## WHAT THE TASK ASKS
In full and without alteration, repeat the material.

## GIVEN MATERIAL

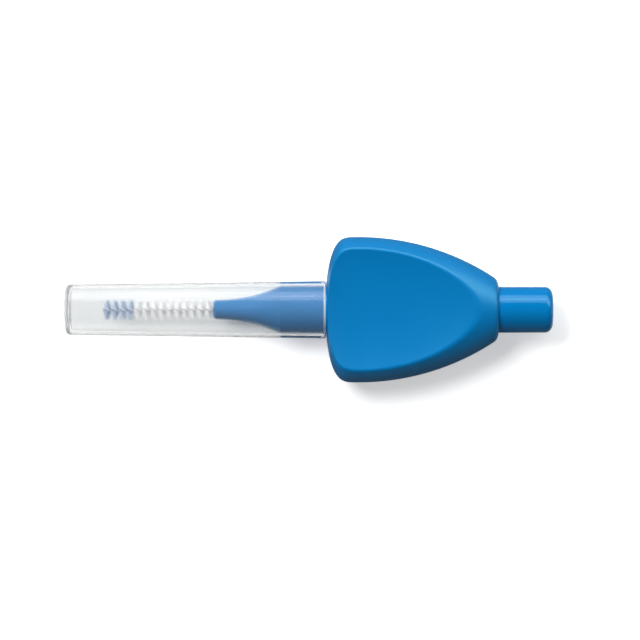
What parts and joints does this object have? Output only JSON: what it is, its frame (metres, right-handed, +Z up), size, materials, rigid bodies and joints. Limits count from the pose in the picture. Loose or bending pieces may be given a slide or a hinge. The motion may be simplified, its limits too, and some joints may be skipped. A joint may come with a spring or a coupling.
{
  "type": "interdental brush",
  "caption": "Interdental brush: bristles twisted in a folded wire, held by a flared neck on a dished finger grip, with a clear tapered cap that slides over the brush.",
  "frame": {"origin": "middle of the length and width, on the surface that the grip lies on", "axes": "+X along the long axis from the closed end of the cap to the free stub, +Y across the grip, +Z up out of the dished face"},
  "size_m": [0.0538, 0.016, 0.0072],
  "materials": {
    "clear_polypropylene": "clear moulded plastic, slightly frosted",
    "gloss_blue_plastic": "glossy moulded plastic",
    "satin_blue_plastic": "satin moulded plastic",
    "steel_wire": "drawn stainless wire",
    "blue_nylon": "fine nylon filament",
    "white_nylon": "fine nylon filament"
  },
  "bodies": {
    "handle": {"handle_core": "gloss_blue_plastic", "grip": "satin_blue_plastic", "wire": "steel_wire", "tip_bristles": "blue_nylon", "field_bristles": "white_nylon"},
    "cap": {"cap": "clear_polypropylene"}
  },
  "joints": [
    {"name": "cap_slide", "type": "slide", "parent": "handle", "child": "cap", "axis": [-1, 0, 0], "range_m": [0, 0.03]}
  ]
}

## ANSWER IN FULL
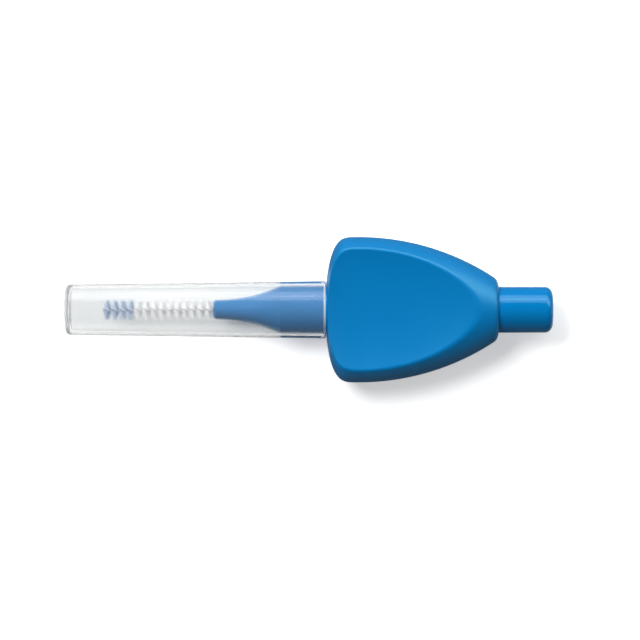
What parts and joints does this object have? Output only JSON: what it is, its frame (metres, right-handed, +Z up), size, materials, rigid bodies and joints. Limits count from the pose in the picture. Loose or bending pieces may be given a slide or a hinge. The motion may be simplified, its limits too, and some joints may be skipped. A joint may come with a spring or a coupling.
{
  "type": "interdental brush",
  "caption": "Interdental brush: bristles twisted in a folded wire, held by a flared neck on a dished finger grip, with a clear tapered cap that slides over the brush.",
  "frame": {"origin": "middle of the length and width, on the surface that the grip lies on", "axes": "+X along the long axis from the closed end of the cap to the free stub, +Y across the grip, +Z up out of the dished face"},
  "size_m": [0.0538, 0.016, 0.0072],
  "materials": {
    "clear_polypropylene": "clear moulded plastic, slightly frosted",
    "gloss_blue_plastic": "glossy moulded plastic",
    "satin_blue_plastic": "satin moulded plastic",
    "steel_wire": "drawn stainless wire",
    "blue_nylon": "fine nylon filament",
    "white_nylon": "fine nylon filament"
  },
  "bodies": {
    "handle": {"handle_core": "gloss_blue_plastic", "grip": "satin_blue_plastic", "wire": "steel_wire", "tip_bristles": "blue_nylon", "field_bristles": "white_nylon"},
    "cap": {"cap": "clear_polypropylene"}
  },
  "joints": [
    {"name": "cap_slide", "type": "slide", "parent": "handle", "child": "cap", "axis": [-1, 0, 0], "range_m": [0, 0.03]}
  ]
}